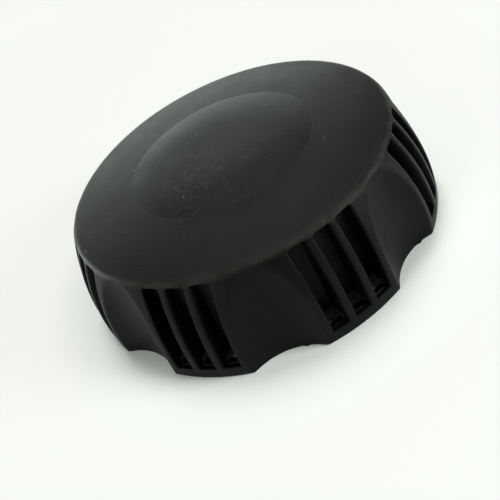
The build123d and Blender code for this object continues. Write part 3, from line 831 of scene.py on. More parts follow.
--
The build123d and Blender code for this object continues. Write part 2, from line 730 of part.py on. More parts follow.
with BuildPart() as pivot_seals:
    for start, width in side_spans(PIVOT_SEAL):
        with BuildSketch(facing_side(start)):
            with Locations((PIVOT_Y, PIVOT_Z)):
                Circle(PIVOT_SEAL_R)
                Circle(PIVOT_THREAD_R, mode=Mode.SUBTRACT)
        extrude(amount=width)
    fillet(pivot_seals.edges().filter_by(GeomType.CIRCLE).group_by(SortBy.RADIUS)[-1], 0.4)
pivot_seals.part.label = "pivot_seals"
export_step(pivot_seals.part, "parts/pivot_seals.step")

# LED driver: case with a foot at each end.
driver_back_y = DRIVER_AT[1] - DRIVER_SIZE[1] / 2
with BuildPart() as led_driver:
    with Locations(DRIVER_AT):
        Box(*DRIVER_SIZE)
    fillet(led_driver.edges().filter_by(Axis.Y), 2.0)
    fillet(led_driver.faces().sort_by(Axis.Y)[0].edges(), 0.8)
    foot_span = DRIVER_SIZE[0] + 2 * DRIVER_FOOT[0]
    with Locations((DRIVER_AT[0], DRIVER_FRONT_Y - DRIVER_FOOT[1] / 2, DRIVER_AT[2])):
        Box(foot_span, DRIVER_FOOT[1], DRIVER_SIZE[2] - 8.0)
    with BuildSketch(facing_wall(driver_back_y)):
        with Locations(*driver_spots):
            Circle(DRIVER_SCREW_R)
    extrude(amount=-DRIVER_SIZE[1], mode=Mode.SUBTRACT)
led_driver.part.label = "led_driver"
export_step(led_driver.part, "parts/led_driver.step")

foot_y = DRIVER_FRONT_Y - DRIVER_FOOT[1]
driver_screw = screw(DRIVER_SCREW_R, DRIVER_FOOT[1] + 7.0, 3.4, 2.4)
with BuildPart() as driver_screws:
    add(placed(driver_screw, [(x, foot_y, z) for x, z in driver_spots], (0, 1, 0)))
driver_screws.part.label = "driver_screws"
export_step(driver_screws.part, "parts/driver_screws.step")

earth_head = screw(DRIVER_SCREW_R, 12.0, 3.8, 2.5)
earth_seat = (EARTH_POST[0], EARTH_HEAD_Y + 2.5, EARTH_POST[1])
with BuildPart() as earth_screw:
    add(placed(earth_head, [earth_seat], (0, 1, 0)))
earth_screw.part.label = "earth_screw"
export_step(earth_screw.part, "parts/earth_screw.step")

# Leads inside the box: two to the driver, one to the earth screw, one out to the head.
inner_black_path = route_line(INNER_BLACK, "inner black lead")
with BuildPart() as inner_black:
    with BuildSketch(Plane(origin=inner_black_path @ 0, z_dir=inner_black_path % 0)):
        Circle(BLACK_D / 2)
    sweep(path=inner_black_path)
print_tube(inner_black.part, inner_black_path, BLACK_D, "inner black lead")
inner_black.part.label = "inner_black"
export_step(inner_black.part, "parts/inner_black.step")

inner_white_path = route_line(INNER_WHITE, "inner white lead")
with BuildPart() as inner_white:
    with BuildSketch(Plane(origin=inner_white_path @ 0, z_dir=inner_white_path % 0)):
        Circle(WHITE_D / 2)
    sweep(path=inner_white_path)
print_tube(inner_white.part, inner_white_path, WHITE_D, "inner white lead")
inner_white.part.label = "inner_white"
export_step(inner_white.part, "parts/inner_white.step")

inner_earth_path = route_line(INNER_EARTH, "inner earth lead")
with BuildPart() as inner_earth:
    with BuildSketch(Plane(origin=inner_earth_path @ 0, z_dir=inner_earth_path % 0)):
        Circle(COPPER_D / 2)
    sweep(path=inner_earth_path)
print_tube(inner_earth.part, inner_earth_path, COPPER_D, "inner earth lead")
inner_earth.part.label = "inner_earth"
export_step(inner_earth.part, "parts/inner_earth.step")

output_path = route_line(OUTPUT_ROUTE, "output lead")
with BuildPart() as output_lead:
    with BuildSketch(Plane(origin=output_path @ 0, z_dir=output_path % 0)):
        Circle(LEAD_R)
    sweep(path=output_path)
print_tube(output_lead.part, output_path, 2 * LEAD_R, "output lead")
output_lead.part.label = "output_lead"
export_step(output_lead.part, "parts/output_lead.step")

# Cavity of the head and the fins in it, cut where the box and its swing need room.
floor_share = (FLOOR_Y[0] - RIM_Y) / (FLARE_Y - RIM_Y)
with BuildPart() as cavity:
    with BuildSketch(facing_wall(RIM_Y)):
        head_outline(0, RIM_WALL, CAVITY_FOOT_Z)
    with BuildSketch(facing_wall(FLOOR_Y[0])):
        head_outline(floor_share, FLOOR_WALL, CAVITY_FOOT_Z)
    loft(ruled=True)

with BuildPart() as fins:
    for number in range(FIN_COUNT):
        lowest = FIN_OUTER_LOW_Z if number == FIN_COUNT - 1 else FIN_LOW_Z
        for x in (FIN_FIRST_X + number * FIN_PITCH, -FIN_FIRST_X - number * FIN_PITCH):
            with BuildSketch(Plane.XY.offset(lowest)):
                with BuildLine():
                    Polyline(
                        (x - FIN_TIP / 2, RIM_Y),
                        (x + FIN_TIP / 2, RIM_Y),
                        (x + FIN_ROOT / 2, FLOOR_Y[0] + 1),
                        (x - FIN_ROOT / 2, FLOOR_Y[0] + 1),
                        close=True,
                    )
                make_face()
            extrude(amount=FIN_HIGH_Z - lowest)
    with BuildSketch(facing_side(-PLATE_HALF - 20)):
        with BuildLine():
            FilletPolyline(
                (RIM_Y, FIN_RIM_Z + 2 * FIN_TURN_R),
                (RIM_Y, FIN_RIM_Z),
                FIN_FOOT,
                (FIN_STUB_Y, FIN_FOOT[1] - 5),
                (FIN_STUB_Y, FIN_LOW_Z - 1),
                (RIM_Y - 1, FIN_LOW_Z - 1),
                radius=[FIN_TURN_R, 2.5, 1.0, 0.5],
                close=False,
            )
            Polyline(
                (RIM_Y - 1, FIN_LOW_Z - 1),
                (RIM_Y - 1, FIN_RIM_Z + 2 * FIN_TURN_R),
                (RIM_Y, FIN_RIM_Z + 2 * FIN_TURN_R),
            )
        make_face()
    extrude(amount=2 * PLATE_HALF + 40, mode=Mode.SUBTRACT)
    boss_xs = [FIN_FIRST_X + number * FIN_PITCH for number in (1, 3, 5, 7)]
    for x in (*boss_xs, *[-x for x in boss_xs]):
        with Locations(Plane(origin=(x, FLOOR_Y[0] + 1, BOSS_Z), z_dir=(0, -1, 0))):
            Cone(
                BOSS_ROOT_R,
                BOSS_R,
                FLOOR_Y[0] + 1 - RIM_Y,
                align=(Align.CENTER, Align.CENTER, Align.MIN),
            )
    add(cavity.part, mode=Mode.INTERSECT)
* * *
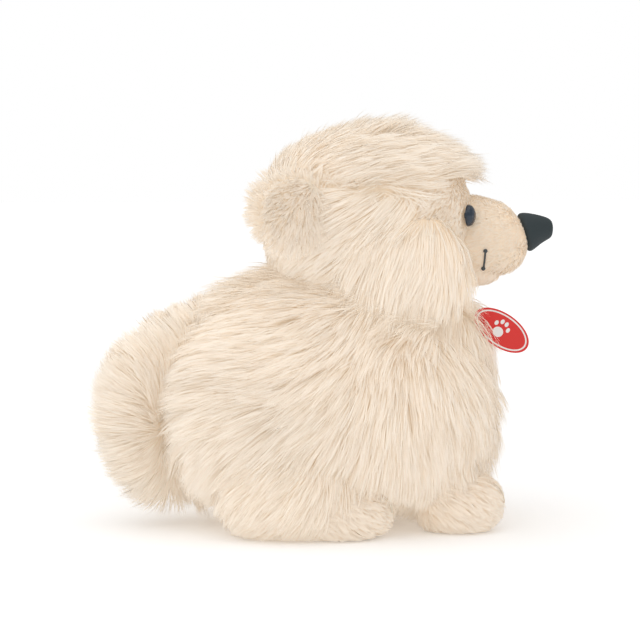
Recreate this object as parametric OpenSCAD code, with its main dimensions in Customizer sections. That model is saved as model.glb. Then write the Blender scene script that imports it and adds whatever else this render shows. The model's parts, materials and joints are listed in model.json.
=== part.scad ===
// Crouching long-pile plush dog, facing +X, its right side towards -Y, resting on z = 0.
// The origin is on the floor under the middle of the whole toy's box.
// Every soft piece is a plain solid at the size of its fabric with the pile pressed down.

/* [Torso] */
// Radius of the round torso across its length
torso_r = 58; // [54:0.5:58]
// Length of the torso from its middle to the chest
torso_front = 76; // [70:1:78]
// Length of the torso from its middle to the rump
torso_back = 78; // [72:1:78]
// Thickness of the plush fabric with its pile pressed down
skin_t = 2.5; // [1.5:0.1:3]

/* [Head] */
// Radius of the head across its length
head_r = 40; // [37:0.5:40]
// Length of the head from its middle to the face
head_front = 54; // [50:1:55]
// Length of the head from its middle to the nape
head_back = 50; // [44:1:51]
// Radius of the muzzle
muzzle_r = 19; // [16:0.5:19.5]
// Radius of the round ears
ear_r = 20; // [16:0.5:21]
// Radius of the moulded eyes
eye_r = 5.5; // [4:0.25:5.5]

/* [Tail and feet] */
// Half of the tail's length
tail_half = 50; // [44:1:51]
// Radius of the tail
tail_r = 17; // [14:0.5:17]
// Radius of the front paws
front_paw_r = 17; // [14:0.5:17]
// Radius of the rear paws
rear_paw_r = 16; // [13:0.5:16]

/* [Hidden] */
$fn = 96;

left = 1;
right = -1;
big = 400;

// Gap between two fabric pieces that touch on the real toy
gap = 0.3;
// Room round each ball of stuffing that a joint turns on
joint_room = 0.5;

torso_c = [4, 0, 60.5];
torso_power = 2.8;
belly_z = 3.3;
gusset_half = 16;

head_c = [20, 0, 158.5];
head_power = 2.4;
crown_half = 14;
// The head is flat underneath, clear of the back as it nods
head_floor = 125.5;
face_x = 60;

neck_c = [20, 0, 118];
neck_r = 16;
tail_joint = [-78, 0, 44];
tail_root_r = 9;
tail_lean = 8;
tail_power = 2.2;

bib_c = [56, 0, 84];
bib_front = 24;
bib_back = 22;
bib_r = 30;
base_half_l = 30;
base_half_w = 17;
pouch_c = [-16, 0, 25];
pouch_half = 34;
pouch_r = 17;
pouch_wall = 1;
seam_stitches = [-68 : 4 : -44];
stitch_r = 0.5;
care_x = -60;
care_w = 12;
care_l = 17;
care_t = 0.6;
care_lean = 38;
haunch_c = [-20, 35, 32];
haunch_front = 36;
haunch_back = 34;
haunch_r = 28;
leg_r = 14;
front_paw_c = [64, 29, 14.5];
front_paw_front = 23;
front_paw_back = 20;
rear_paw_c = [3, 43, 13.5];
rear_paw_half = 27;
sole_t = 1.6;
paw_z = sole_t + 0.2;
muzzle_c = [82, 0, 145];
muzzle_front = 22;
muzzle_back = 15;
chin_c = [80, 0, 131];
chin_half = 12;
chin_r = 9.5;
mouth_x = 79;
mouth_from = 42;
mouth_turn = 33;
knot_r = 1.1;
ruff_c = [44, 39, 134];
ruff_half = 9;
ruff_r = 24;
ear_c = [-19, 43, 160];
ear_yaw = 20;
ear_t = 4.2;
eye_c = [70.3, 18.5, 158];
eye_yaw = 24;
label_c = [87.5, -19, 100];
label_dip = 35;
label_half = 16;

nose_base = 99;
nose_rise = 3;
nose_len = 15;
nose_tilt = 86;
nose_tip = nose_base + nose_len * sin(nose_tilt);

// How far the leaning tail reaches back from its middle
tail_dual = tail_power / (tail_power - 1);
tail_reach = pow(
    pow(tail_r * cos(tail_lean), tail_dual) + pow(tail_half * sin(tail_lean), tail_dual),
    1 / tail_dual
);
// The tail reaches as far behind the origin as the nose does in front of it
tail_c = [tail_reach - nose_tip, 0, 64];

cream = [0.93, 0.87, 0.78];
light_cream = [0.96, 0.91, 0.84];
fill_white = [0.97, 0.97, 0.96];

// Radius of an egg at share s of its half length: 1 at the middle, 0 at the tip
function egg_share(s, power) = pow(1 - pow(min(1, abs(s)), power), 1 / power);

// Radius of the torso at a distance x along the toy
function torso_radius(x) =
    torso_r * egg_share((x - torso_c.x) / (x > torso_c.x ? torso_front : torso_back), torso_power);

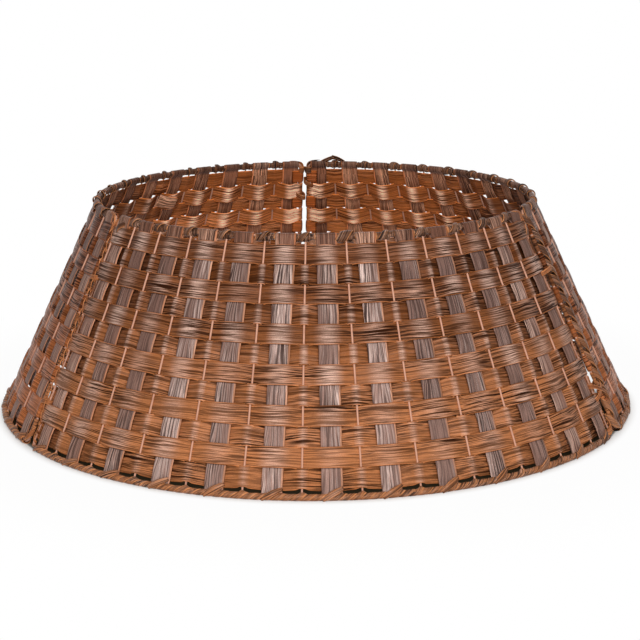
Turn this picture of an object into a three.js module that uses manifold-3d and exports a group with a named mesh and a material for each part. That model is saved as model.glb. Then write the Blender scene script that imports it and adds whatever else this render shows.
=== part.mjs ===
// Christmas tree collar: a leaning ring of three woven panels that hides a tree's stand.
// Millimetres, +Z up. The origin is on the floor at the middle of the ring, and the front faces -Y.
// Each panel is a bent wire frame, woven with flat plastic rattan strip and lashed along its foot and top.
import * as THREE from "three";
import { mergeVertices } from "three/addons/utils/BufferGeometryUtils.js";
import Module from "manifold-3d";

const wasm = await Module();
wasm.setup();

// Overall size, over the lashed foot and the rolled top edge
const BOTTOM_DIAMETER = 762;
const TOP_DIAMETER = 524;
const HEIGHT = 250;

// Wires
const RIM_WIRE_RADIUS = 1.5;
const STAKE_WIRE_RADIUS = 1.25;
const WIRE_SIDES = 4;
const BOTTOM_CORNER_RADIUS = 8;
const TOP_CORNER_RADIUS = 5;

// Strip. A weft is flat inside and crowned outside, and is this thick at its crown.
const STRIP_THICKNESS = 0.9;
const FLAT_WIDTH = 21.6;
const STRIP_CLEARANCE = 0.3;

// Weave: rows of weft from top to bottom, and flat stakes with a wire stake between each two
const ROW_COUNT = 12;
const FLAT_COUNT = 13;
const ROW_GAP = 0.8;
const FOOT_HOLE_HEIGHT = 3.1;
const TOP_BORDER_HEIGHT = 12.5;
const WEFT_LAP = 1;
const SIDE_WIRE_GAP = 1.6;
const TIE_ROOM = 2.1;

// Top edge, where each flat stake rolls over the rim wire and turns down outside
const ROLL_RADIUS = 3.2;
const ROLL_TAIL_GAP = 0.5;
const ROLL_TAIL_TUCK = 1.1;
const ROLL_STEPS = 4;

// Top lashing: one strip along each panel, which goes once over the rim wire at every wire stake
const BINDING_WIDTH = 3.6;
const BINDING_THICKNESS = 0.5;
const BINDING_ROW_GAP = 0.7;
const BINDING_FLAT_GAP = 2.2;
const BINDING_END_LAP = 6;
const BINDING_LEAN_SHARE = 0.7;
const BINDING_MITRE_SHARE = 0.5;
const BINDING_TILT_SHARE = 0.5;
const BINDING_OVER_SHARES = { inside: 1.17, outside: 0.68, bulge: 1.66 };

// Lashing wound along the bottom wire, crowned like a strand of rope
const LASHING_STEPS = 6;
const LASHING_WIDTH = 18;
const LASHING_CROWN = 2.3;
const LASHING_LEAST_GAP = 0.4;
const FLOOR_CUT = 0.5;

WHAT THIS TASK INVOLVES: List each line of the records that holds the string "render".

OUTPUT OF THE EXERCISE:
Recreate this object as parametric OpenSCAD code, with its main dimensions in Customizer sections. That model is saved as model.glb. Then write the Blender scene script that imports it and adds whatever else this render shows. The model's parts, materials and joints are listed in model.json.
Turn this picture of an object into a three.js module that uses manifold-3d and exports a group with a named mesh and a material for each part. That model is saved as model.glb. Then write the Blender scene script that imports it and adds whatever else this render shows.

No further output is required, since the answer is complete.